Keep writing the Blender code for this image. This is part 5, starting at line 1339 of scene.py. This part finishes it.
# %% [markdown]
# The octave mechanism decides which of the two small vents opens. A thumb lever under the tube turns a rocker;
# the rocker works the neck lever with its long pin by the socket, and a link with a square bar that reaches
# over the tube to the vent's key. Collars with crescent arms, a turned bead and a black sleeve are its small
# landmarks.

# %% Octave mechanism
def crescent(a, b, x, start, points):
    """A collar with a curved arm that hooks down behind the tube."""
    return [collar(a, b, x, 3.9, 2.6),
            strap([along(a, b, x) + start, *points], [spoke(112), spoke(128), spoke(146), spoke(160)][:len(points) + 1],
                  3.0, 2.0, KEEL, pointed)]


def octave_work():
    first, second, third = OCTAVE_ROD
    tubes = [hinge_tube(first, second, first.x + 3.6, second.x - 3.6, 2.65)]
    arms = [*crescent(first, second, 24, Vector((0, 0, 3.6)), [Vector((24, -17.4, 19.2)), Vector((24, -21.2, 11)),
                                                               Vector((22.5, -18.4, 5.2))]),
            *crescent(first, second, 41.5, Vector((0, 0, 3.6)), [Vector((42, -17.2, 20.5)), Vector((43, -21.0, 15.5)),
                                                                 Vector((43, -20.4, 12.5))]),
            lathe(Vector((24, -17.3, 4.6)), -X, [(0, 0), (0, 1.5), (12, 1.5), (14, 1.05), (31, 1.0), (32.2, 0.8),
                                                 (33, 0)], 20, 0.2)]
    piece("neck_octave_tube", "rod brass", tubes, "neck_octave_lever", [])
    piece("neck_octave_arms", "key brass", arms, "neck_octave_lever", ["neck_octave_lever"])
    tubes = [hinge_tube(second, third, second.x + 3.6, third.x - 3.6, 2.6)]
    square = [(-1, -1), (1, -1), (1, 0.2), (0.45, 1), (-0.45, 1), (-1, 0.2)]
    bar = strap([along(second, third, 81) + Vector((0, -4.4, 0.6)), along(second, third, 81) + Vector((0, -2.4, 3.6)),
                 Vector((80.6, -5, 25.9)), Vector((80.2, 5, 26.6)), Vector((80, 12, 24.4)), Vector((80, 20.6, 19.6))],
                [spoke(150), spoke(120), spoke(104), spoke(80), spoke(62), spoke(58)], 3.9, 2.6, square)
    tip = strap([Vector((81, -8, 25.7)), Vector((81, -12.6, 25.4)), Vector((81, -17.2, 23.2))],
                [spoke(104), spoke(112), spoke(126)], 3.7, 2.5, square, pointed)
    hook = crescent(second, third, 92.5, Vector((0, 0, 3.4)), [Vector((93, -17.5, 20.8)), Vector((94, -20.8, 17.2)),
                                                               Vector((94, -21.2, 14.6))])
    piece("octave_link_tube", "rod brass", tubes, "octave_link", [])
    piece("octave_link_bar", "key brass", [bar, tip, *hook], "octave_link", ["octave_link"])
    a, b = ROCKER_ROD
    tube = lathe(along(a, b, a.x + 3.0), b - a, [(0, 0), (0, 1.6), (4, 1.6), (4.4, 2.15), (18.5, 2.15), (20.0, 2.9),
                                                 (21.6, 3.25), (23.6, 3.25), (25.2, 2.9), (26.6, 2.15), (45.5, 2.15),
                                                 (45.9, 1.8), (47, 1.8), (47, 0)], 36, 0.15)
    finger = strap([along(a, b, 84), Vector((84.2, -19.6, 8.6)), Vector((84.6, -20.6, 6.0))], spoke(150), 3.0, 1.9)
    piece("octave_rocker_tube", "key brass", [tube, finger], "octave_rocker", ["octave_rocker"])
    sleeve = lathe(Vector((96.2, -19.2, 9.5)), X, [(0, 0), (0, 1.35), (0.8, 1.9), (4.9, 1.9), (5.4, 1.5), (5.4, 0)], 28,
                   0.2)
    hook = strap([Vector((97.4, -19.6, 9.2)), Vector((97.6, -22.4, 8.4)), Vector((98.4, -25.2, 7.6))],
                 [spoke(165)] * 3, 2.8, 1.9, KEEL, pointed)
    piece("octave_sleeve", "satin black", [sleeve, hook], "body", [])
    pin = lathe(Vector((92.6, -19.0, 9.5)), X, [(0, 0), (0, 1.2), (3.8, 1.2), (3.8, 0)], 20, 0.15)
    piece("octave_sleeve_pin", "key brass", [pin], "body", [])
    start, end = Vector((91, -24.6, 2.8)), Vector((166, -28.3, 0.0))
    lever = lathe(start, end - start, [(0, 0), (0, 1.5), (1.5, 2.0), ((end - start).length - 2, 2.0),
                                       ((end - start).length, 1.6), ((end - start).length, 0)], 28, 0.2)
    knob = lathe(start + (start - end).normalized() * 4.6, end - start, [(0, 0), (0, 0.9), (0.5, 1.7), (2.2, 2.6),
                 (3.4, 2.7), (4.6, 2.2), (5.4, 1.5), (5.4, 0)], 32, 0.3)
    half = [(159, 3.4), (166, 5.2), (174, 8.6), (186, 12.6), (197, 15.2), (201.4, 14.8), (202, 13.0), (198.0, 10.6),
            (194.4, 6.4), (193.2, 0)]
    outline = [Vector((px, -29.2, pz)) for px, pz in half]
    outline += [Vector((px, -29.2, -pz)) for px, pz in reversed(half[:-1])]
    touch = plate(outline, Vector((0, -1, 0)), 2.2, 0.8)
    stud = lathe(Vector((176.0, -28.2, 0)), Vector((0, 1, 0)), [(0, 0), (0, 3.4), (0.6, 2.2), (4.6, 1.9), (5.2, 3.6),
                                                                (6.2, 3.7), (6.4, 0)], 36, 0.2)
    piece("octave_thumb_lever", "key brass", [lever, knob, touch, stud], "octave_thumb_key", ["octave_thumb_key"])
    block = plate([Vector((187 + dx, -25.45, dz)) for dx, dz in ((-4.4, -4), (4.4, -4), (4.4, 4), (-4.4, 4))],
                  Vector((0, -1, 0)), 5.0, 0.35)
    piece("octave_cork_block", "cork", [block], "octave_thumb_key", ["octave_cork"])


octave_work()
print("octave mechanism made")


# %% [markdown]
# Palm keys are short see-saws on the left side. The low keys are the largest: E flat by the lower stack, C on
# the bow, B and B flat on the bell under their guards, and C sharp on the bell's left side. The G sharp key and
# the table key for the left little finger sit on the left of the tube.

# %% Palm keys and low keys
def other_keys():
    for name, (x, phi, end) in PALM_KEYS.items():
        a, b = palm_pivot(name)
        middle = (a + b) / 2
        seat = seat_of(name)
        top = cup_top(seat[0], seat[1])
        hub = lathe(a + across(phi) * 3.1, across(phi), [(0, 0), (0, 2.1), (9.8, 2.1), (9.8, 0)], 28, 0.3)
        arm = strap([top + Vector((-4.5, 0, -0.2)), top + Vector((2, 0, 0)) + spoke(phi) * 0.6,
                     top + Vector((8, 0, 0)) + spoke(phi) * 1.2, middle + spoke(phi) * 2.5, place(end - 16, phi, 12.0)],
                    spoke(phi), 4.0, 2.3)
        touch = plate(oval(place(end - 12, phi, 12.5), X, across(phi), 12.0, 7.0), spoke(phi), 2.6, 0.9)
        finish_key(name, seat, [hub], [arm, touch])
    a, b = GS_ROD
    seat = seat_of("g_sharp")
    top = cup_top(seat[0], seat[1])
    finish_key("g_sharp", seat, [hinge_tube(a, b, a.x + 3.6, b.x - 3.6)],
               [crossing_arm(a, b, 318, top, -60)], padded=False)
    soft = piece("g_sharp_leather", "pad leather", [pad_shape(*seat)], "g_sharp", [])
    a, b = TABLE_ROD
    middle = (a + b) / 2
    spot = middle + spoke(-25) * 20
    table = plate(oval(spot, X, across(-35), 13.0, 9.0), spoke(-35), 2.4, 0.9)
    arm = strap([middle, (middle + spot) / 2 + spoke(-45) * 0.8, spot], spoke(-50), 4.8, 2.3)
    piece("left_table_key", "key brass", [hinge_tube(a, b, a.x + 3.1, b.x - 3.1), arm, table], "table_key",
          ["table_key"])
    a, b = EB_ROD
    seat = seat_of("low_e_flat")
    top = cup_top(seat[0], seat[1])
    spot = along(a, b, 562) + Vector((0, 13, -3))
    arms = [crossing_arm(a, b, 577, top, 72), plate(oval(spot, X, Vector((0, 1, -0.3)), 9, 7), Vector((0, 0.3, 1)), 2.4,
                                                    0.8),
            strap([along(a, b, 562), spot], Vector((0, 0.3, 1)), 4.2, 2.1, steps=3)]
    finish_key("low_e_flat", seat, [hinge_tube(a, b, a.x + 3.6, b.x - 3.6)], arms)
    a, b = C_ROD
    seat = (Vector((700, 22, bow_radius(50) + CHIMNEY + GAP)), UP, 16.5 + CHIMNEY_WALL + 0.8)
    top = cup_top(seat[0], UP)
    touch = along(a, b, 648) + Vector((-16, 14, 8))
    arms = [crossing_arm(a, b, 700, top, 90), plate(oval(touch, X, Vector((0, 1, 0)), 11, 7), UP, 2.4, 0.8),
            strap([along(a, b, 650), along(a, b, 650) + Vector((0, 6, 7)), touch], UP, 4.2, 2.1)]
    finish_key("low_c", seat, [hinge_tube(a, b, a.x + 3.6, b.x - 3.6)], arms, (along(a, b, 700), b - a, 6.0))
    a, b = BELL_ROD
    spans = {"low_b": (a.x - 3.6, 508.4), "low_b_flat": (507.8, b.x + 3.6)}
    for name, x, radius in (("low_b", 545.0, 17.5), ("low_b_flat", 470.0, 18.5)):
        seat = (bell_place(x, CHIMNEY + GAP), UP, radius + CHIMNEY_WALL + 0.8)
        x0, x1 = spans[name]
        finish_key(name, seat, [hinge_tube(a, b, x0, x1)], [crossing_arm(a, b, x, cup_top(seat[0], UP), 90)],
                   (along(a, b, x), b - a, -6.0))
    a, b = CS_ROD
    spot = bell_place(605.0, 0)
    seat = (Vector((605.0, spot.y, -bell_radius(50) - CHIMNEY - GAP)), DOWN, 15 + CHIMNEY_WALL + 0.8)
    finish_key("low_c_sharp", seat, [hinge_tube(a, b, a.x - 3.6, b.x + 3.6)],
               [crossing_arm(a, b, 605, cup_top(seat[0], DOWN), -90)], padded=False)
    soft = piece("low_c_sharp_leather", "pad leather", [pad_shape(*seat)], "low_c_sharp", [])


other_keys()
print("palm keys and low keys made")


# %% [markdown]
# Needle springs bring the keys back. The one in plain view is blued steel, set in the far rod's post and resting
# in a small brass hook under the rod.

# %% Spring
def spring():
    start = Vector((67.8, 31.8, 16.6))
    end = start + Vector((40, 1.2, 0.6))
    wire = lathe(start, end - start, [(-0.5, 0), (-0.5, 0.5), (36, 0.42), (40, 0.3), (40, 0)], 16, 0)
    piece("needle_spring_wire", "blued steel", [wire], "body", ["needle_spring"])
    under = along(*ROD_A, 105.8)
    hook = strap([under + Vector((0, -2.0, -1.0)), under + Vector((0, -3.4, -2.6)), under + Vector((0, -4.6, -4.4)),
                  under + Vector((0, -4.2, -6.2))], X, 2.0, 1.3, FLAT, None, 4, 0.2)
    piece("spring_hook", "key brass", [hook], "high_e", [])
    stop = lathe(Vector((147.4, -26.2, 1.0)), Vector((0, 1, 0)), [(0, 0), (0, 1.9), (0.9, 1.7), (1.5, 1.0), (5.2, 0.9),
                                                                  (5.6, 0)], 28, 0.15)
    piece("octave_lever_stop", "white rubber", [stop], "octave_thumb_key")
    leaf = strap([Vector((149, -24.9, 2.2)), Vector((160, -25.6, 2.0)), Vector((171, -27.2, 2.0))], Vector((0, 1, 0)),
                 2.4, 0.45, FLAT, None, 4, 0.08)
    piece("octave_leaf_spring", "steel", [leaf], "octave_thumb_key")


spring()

------------

Challenge:
Can you write out the lines above, from the first one through the one containing "# landmarks.", exactly as they appear and nothing more?

Exercise solution:
Keep writing the Blender code for this image. This is part 5, starting at line 1339 of scene.py. This part finishes it.
# %% [markdown]
# The octave mechanism decides which of the two small vents opens. A thumb lever under the tube turns a rocker;
# the rocker works the neck lever with its long pin by the socket, and a link with a square bar that reaches
# over the tube to the vent's key. Collars with crescent arms, a turned bead and a black sleeve are its small
# landmarks.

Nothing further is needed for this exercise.